The leaders of the tech industry talk big. California’s very own Rocket Man wants to build a vacuum-tube railway across the state while financializing the stars. But new technologies also make it possible for ordinary people to experiment. Our children may be reduced to doing platform-driven piecework in a world ravaged by the energy demands of crypto mines. But “#nerdfarmers” are working to bring the outside indoors. In their smart bedrooms our children’s children may grow their own avocados.

4.

Big Tech is an empire built on sand—literally. Sand is what silicon is made of. In the Bible, Jesus says that a wise man builds his house on rock; a foolish man, on sand. When the rain comes and the winds blow, the fool’s house falls down.

The problem with sand is how quickly it can shift. It’s fluid. But this is also its advantage.

If we learn to see the world in a grain of sand, we may find the means to build the future we want. To live well at new scales, individually and collectively, will require imagining new shapes a society could take. Turn over an hourglass and time runs in a different direction—toward a new Year Zero.

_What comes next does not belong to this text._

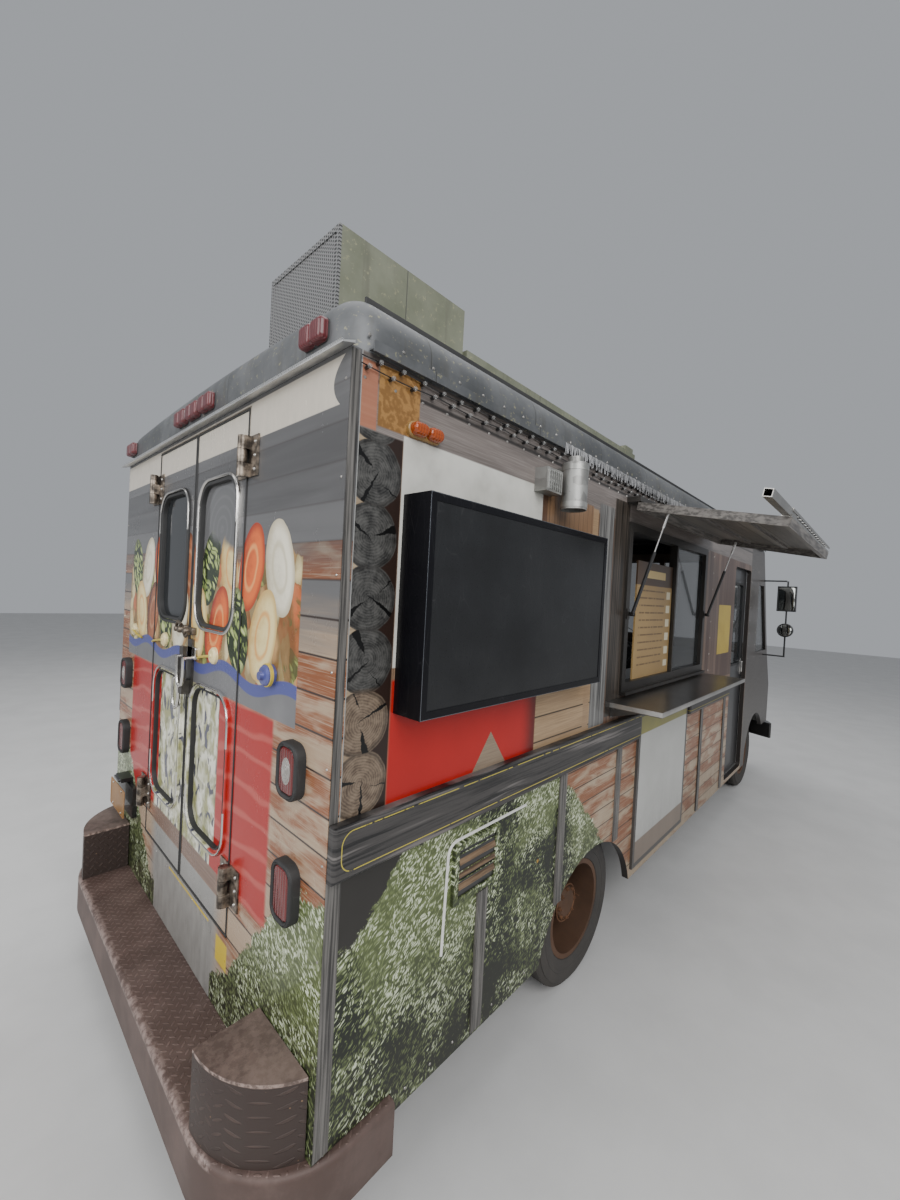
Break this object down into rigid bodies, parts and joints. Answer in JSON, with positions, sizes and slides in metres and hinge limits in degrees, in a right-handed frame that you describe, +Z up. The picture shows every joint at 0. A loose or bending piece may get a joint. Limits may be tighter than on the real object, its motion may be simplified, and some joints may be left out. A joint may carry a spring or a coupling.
{
  "type": "food truck",
  "caption": "Food truck on a walk-in van body: hinged serving hatch on struts, swinging rear doors, sliding cab doors, steered front wheels and a kitchen inside.",
  "frame": {"origin": "on the ground under the middle of the bounding box", "axes": "+X forwards, +Y to the vehicle's left, +Z up"},
  "size_m": [7.015, 3.4592, 3.468],
  "materials": {
    "black_steel": "satin",
    "cast_block": "rough",
    "grey_plastic": "matte",
    "floor_plate": "dull",
    "printed_panel": "printed wrap, satin",
    "roof_sheet": "weathered",
    "front_paint": "printed wrap, satin",
    "clear_glass": "clear",
    "lamp_lens": "ribbed lens",
    "brown_step": "worn brown paint",
    "dark_moulding": "printed dark",
    "black_cabinet": "gloss",
    "screen_face": "gloss",
    "steel_sheet": "brushed",
    "bare_frame": "mill finish",
    "board_face": "matte",
    "roof_box_paint": "weathered paint",
    "red_lens": "lens",
    "mirror_black": "black paint",
    "seat_cover": "worn vinyl",
    "zinc_fittings": "galvanised",
    "kitchen_sheet": "brushed",
    "hatch_sheet": "weathered",
    "strut_channel": "dark zinc",
    "bright_rod": "polished",
    "tyre_rubber": "dull",
    "rim_paint": "rusty brown",
    "dark_door": "satin"
  },
  "bodies": {
    "truck_body": {"chassis_frame": "black_steel", "front_axle": "black_steel", "rear_axle": "black_steel", "engine_block": "cast_block", "engine_cover": "grey_plastic", "underbody_fittings": "black_steel", "floor_pan": "floor_plate", "side_panel_right": "printed_panel", "side_panel_left": "printed_panel", "rear_wall": "printed_panel", "roof_shell": "roof_sheet", "front_cowl": "front_paint", "fixed_glass": "clear_glass", "front_grille": "black_steel", "headlamps": "lamp_lens", "front_bumper": "black_steel", "rear_step": "brown_step", "side_mouldings": "dark_moulding", "screen_cabinet": "black_cabinet", "screen_glass": "screen_face", "serving_shelf": "steel_sheet", "serving_frame": "bare_frame", "hatch_header": "bare_frame", "boards": "board_face", "roof_boxes": "roof_box_paint", "body_lamps": "red_lens", "plate_bracket": "black_steel", "door_mirrors": "mirror_black", "driver_seat": "seat_cover", "dashboard": "grey_plastic", "cab_door_tracks": "bare_frame", "wall_fittings": "zinc_fittings", "kitchen_fittings": "kitchen_sheet"},
    "serving_hatch": {"serving_hatch": "hatch_sheet", "hatch_rail": "strut_channel"},
    "strut_barrels": {"strut_barrels": "black_steel"},
    "strut_rods": {"strut_rods": "bright_rod"},
    "knuckle_right": {"knuckle_right": "black_steel"},
    "front_wheel_right": {"front_tyre_right": "tyre_rubber", "front_rim_right": "rim_paint"},
    "rear_wheels_right": {"rear_tyres_right": "tyre_rubber", "rear_rims_right": "rim_paint"},
    "rear_door_right": {"rear_door_right": "printed_panel", "rear_door_glass_right": "clear_glass"},
    "cab_door_right": {"cab_door_right": "dark_door", "cab_door_glass_right": "clear_glass"},
    "knuckle_left": {"knuckle_left": "black_steel"},
    "front_wheel_left": {"front_tyre_left": "tyre_rubber", "front_rim_left": "rim_paint"},
    "rear_wheels_left": {"rear_tyres_left": "tyre_rubber", "rear_rims_left": "rim_paint"},
    "rear_door_left": {"rear_door_left": "printed_panel", "rear_door_glass_left": "clear_glass"},
    "cab_door_left": {"cab_door_left": "dark_door", "cab_door_glass_left": "clear_glass"}
  },
  "joints": [
    {"name": "steer_left", "type": "hinge", "parent": "truck_body", "child": "knuckle_left", "pos_m": [2.6175, 1.03825, 0.405], "axis": [0, 0, 1], "range_deg": [-35, 35]},
    {"name": "spin_front_left", "type": "hinge", "parent": "knuckle_left", "child": "front_wheel_left", "pos_m": [2.6175, 1.19825, 0.405], "axis": [0, 1, 0], "continuous": true},
    {"name": "spin_rear_left", "type": "hinge", "parent": "truck_body", "child": "rear_wheels_left", "pos_m": [-1.5625, 1.10825, 0.405], "axis": [0, 1, 0], "continuous": true},
    {"name": "rear_door_left_swing", "type": "hinge", "parent": "truck_body", "child": "rear_door_left", "pos_m": [-3.3105, 0.78625, 1.8], "axis": [0, 0, -1], "range_deg": [0, 175]},
    {"name": "cab_door_left_slide", "type": "slide", "parent": "truck_body", "child": "cab_door_left", "axis": [-1, 0, 0], "range_m": [0, 0.64]},
    {"name": "steer_right", "type": "hinge", "parent": "truck_body", "child": "knuckle_right", "pos_m": [2.6175, -0.56175, 0.405], "axis": [0, 0, 1], "range_deg": [-35, 35]},
    {"name": "spin_front_right", "type": "hinge", "parent": "knuckle_right", "child": "front_wheel_right", "pos_m": [2.6175, -0.72175, 0.405], "axis": [0, 1, 0], "continuous": true},
    {"name": "spin_rear_right", "type": "hinge", "parent": "truck_body", "child": "rear_wheels_right", "pos_m": [-1.5625, -0.63175, 0.405], "axis": [0, 1, 0], "continuous": true},
    {"name": "rear_door_right_swing", "type": "hinge", "parent": "truck_body", "child": "rear_door_right", "pos_m": [-3.3105, -0.30975, 1.8], "axis": [0, 0, 1], "range_deg": [0, 175]},
    {"name": "cab_door_right_slide", "type": "slide", "parent": "truck_body", "child": "cab_door_right", "axis": [-1, 0, 0], "range_m": [0, 0.64]},
    {"name": "hatch_swing", "type": "hinge", "parent": "truck_body", "child": "serving_hatch", "pos_m": [-0.5335, -1.00775, 2.717], "axis": [1, 0, 0], "range_deg": [0, 79.2]},
    {"name": "strut_lean", "type": "hinge", "parent": "truck_body", "child": "strut_barrels", "pos_m": [-1.3205, -0.98375, 2.08], "axis": [1, 0, 0], "range_deg": [-17.2, 0]},
    {"name": "strut_slide", "type": "slide", "parent": "strut_barrels", "child": "strut_rods", "axis": [0, -0.2829, 0.9591], "range_m": [-0.1255, 0]}
  ],
  "couplings": [
    {"joint": "steer_right", "follows": "steer_left", "ratio": 1},
    {"joint": "strut_lean", "follows": "hatch_swing", "ratio": -0.21651},
    {"joint": "strut_slide", "follows": "hatch_swing", "m_per_rad": -0.0876}
  ]
}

Right now, many minds are tending toward the apocalypse. But if we can resist the temptations of fatalism—the bird’s-eye-view—we can start looking for specific places to hone in. The fact that global systems of networked power must pass through small nodes means that occupying those nodes can create enormous leverage.

If a tree falls on the power line leading to a Facebook data center, everybody hears it.

“Give me a point on which to stand,” Archimedes said, “and I will move the earth.”